Tous comme les autres résidents passés entre ces murs, Zaher rêve de continuer son métier de journaliste et profite des différentes activités proposées par l'association, notamment des cours de français, pour préparer l'avenir.

Baby-sitter

Mais la barrière de la langue et le marché de l'emploi en berne dans la presse contraignent la majorité de ces journalistes en exil à se reconvertir, au moins provisoirement.

"Maintenant je suis baby-sitter", témoigne ainsi, amère, Thelma Chikwanha, une Zimbabwéenne de 40 ans.

"Si je dois faire du baby-sitting pour vivre je le ferai mais je n'abandonnerai jamais le journalisme, payée ou non", ajoute-elle, assurant continuer d'alimenter son blog chaque semaine.

Après des dizaines de candidatures envoyées à des médias, cette journaliste politique regrette toutefois que son passage à la MDJ n'ait pas débouché sur une reprise de son activité.

"Il y en a qui ont du mal à faire le deuil de leur métier. C'est un déchirement mais ça fait partie de l'exil", explique la directrice de la Maison, Darline Cothière, se remémorant une journaliste afghane devenue caissière ou ce journaliste arménien un temps reconverti en chauffeur, qui refusait les cours de français dispensés par l'établissement à son arrivée.

"Avec les psychologues, on a compris que, pour lui, c'était une forme de résistance. Il n'avait pas choisi d'être là, c'est la répression qui continuait", explique-t-elle.

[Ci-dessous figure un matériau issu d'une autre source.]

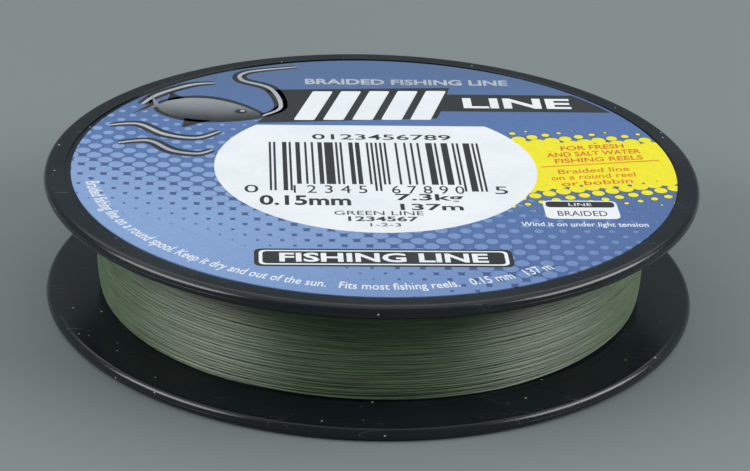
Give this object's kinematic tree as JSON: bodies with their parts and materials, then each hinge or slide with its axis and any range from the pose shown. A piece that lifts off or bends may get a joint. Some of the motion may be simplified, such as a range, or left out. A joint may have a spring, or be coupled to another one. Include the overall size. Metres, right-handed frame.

Pour "résister", Mamoudou Baidy dit passer ses journées dans sa chambre à écrire pour "l'Oeil de l'exilé", le journal en ligne de la MDJ, et pour le site mauritanien Cridem.

"L'écriture me permet de voir la vie d'une autre façon et de continuer le militantisme", assure-t-il.

En seize ans, l'association a accueilli quelque 400 journalistes. Seuls deux retours au pays ont été recensés, tous deux en 2011: un journaliste tunisien et un journaliste ivoirien, après la chute des présidents Ben Ali et Gbagbo.

En 2018, trois journalistes originaires de Bahreïn, du Zimbabwe et du Kazakhstan ont rejoint la Maison.